··· Supplied material
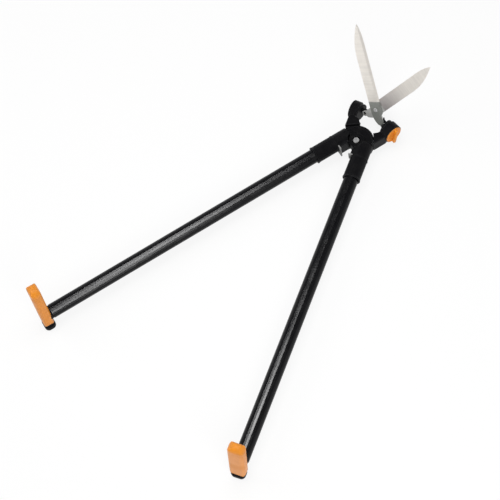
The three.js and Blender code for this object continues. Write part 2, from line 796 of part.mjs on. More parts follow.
function handle(side, name, group) {
  const screwHole = socketScrewHole(side);
  piece(`${name}_tube`, tubeSolid(side).subtract(screwHole), 'tube', group);
  const leverName = side > 0 ? 'lower_lever' : 'upper_lever';
  piece(leverName, lever(side).subtract(screwHole), 'plastic', group);
  piece(`${name}_socket_screw`, socketScrewSolid(side), 'chrome', group);
  piece(`${name}_buffer`, bufferSolid(side), 'rubber', group);
  const grip = new THREE.Group();
  grip.position.set(-side * tubeOffset, -gripDistance, 0);
  group.add(grip);
  piece(`${name}_grip_core`, gripCoreSolid(side), 'plastic', grip);
  piece(`${name}_grip`, gripSkinSolid(side), 'orange', grip);
  piece(`${name}_grip_screw`, gripScrewSolid(side), 'steel', grip);
}

handle(1, 'left', leftHandle);
handle(-1, 'right', rightHandle);

// Main pivot
const headSeat = boltHeadTop - boltHeadHeight;
const washerTop = headSeat - fitGap;
const nutTop = lowerBottom - washerThickness - fitGap * 2;
const boltEnd = nutTop - capNutHex + fitGap * 2;
const hexSocket = body(slab(hexagon(boltSocketAcross), boltHeadTop - boltSocketDepth,
  boltHeadTop + overrun));
const boltBody = turned([
  [0, boltEnd], [boltRadius - socketLip, boltEnd], [boltRadius, boltEnd + socketLip],
  [boltRadius, headSeat], [boltHeadRadius, headSeat],
  [boltHeadRadius, boltHeadTop - edgeBevel], [boltHeadRadius - edgeBevel, boltHeadTop],
  [0, boltHeadTop],
], null, medium);
piece('pivot_bolt', boltBody.subtract(hexSocket), 'chrome', leftHandle);
piece('pivot_head_washer', tubeBetween(boltRadius + fitGap, headWasherRadius,
  washerTop - washerThickness + fitGap, washerTop), 'steel', leftHandle);
piece('pivot_bush', tubeBetween(boltRadius + fitGap, boreRadius - fitGap,
  lowerBottom, washerTop - washerThickness), 'brass', leftHandle);
piece('thrust_washer', tubeBetween(boreRadius, thrustRadius, lowerTop + fitGap,
  upperBottom - fitGap, null, fine), 'slide', leftHandle);
piece('pivot_nut_washer', tubeBetween(boltRadius + fitGap, pivotWasherRadius,
  lowerBottom - fitGap - washerThickness, lowerBottom - fitGap), 'steel', leftHandle);
const capNutHexPart = body(slab(hexagon(capNutAcross), nutTop - capNutHex, nutTop));
const capNutDome = turned([
  [0, -lieHeight], [capNutFlat, -lieHeight], [capNutAcross / 2, nutTop - capNutHex - edgeBevel],
  [capNutAcross / 2, nutTop - capNutHex + edgeBevel], [0, nutTop - capNutHex + edgeBevel],
], null, medium);
const nutBore = rod(boltRadius + fitGap, boltEnd - fitGap, nutTop + overrun);
piece('pivot_cap_nut', joined(capNutHexPart, capNutDome).subtract(nutBore), 'chrome', leftHandle);

// Right barrel, on the lower lever: seat ring, lock plug and knob
const rightBarrel = barrelFrame(1);
const rightSeat = seatRingSolid(rightBarrel);
piece('lock_pad', rightSeat.solid, 'slide', leftHandle);
const plugStart = rightSeat.backFace + fitGap;
const plugEnd = plugStart + plugThickness;
piece('lock_plug', rod(ballSeat - fitGap, plugStart, plugEnd, rightBarrel), 'steel', leftHandle);
const dishRadius = knobRadius - knobWall;
const knobDisc = turned([
  [0, plugEnd + fitGap], [ballSeat, plugEnd + fitGap], [ballSeat, knobFloor + fitGap],
  [knobRadius, knobFloor + fitGap], [knobRadius, knobRim - edgeBevel / 2],
  [knobRadius - edgeBevel / 2, knobRim], [dishRadius, knobRim],
  [dishRadius - edgeBevel, knobRim - knobDish], [0, knobRim - knobDish],
], rightBarrel);
const barGeometry = slab(roundedBox(barLength / 2, -barWidth / 2, barWidth / 2, barWidth / 2),
  knobRim - knobDish - fitGap, knobRim + barRise, edgeBevel, cornerFacets);
barGeometry.rotateZ(-rad(barTurn));
barGeometry.applyMatrix4(rightBarrel);
piece('tilt_knob', knobDisc.add(body(barGeometry)), 'orange', leftHandle);

// Left barrel, on the upper lever: seat ring and end cap
const leftBarrel = barrelFrame(-1);
const leftSeat = seatRingSolid(leftBarrel);
piece('left_seat_ring', leftSeat.solid, 'slide', rightHandle);
const capFront = leftSeat.backFace + fitGap;
piece('left_barrel_cap', turned([
  [seatInner, capFront], [ballSeat - fitGap, capFront], [ballSeat - fitGap, leftBarrelEnd + fitGap],
  [barrelRadius, leftBarrelEnd + fitGap], [barrelRadius, capEnd - capEdge],
  [barrelRadius - capEdge, capEnd], [0, capEnd], [0, leftBarrelEnd],
  [seatInner, leftBarrelEnd], [seatInner, capFront],
], leftBarrel), 'plastic', rightHandle);

// Rings and spindles, one set on each side
for (const side of [1, -1]) {
  const name = side > 0 ? 'right' : 'left';
  const set = new THREE.Group();
  set.position.set(side * ballSide, ballAhead, 0);
  shears.add(set);
  const ring = piece(`${name}_swivel_ring`, swivelRingSolid(), 'brass', set);
  ring.rotation.y = Math.PI / 2;
  piece(`${name}_spindle`, spindleSolid(side), 'plastic', set);
  piece(`${name}_spindle_clip`, clipSolid(side), 'steel', set);
  const pin = piece(side > 0 ? 'front_tail_pin' : 'rear_tail_pin', tailPinSolid(side), 'chrome', set);
  pin.position.x = -side * pinReach;
  pin.position.y = pinRise * Math.cos(tiltTurn);
  pin.position.z = pinRise * Math.sin(tiltTurn);
  pin.rotation.x = tiltTurn;
}

// Blades, in the tilted plane
const bladePlane = new THREE.Group();
bladeFrame.decompose(bladePlane.position, bladePlane.quaternion, bladePlane.scale);
const cuttingPivot = new THREE.Group();
cuttingPivot.position.y = pinRise + tailReach;
bladePlane.add(cuttingPivot);
shears.add(bladePlane);
const frontBlade = new THREE.Group();
frontBlade.rotation.z = rad(bladeAngle);
const rearBlade = new THREE.Group();
rearBlade.rotation.z = -rad(bladeAngle);
cuttingPivot.add(frontBlade, rearBlade);
piece('front_blade', bladeSolid(1, fitGap), 'steel', frontBlade);
piece('rear_blade', bladeSolid(-1, openPinClearance), 'steel', rearBlade);

const bladeTop = bladeGap / 2 + bladeThickness;
const screwSeat = bladeTop + fitGap;
const screwBottom = -bladeTop - fitGap * 2 - washerThickness - lockNutHeight;
const slot = body(slab(polygon([
  [-screwHeadRadius * 2, -screwHeadHeight / 4], [screwHeadRadius * 2, -screwHeadHeight / 4],
  [screwHeadRadius * 2, screwHeadHeight / 4], [-screwHeadRadius * 2, screwHeadHeight / 4],
]), screwSeat + screwHeadHeight / 2, screwSeat + screwHeadHeight + overrun));
const bladeScrew = turned([
  [0, screwBottom], [screwRadius, screwBottom], [screwRadius, screwSeat],
  [screwHeadRadius, screwSeat], [screwHeadRadius, screwSeat + screwHeadHeight / 2],
  [screwHeadRadius - edgeBevel, screwSeat + screwHeadHeight], [0, screwSeat + screwHeadHeight],
], null, medium);
piece('blade_screw', bladeScrew.subtract(slot), 'chrome', rearBlade);
const springTop = -bladeTop - fitGap;
piece('blade_spring_washer', tubeBetween(screwRadius + fitGap, screwHeadRadius + socketLip,
  springTop - washerThickness + fitGap, springTop), 'steel', rearBlade);
const lockNut = body(slab(hexagon(lockNutAcross), screwBottom + edgeBevel,
  springTop - washerThickness));
piece('blade_lock_nut', lockNut.subtract(rod(screwRadius + fitGap, screwBottom - overrun,
  springTop + overrun, null, coarse)), 'chrome', rearBlade);

export default shears;
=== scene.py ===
# %% [markdown]
# # Long-handled grass shears
# Two black levers cross at a bolt. Behind the bolt each one holds a tube with an upright orange
# grip, and in front of it each one ends in a round barrel that carries a blade. The frame brings
# every piece at its real size and place. This script gives each piece its surface, makes finer
# meshes where the frame's flat facets would show, and adds one small piece where a slit would.

# %% Load the frame
import json
import math

import bmesh
import bpy
from mathutils import Matrix, Vector


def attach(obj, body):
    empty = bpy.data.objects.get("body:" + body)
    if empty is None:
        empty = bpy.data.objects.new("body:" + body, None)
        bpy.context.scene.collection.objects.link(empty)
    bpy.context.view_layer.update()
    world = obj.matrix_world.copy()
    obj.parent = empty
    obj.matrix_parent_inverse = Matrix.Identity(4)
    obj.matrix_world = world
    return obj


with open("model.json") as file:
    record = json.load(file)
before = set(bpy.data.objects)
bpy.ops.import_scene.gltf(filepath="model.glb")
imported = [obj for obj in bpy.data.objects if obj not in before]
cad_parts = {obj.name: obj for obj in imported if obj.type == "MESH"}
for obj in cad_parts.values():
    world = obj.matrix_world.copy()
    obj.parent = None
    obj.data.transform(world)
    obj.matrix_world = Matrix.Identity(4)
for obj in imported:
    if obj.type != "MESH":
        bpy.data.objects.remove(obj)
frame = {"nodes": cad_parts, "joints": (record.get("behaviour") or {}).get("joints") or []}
nodes = frame["nodes"]
joints = {joint["name"]: joint for joint in frame["joints"]}
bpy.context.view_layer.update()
scene = bpy.context.scene

# %% [markdown]
# The camera looks down at the shears from the front right, with a long lens. Its place and its
# axes were worked out from the photograph's perspective: two long tubes and two upright grips fix
# them well. Writing the camera as two axes and a place is clearer than three angles when the
# camera is also rolled a little.

# %% Camera
CAMERA_PLACE = Vector((1.05426, -1.07523, 2.52402))
CAMERA_RIGHT = Vector((0.75745, 0.63883, -0.13478))
CAMERA_UP = Vector((-0.52992, 0.72214, 0.44464))
LENS_MM = 98.92
SENSOR_MM = 36.0
CLIP_END = 60

right = CAMERA_RIGHT.normalized()
back = right.cross(CAMERA_UP).normalized()
up = back.cross(right)
camera = bpy.data.objects.new("photo_camera", bpy.data.cameras.new("photo_camera"))
turned = Matrix((right, up, back)).transposed().to_4x4()
camera.matrix_world = Matrix.Translation(CAMERA_PLACE) @ turned
camera.data.lens = LENS_MM
camera.data.sensor_width = SENSOR_MM
camera.data.clip_end = CLIP_END
scene.collection.objects.link(camera)
scene.camera = camera
scene.view_settings.view_transform = "Standard"
print("camera", round(CAMERA_PLACE.length, 2), "m from the pivot")

# %% [markdown]
# Every material below is a small network of nodes. Made one by one, each node takes three or four
# lines, so a first helper adds a node with its settings and values, and three more use it for
# what comes back often: a sum, a mix of two colours, and a smooth change from one value to another.

# %% Helpers for nodes
def add(tree, kind, settings=None, **values):
    """A node of that kind. settings are its properties, values fill its inputs by name."""
    node = tree.nodes.new(kind)
    for key, value in (settings or {}).items():
        setattr(node, key, value)
    for key, value in values.items():
        socket = node.inputs[int(key[1:])] if key[0] == "i" and key[1:].isdigit() else node.inputs[key]
        if isinstance(value, bpy.types.NodeSocket):
            tree.links.new(value, socket)
        else:
            socket.default_value = value
    return node


def math_node(tree, operation, first, second=0.5, clamp=False):
    node = add(tree, "ShaderNodeMath", {"operation": operation, "use_clamp": clamp}, i0=first, i1=second)
    return node.outputs[0]


def mix_colour(tree, share, first, second):
    """First colour where share is 0, second where it is 1."""
    node = add(tree, "ShaderNodeMix", {"data_type": "RGBA"}, i0=share, i6=first, i7=second)
    return node.outputs[2]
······
◆ **What the task requires**
Go through the data above and find the lines with the word "collection". Copy each of those lines.

◆ **Task output**
        bpy.context.scene.collection.objects.link(empty)
scene.collection.objects.link(camera)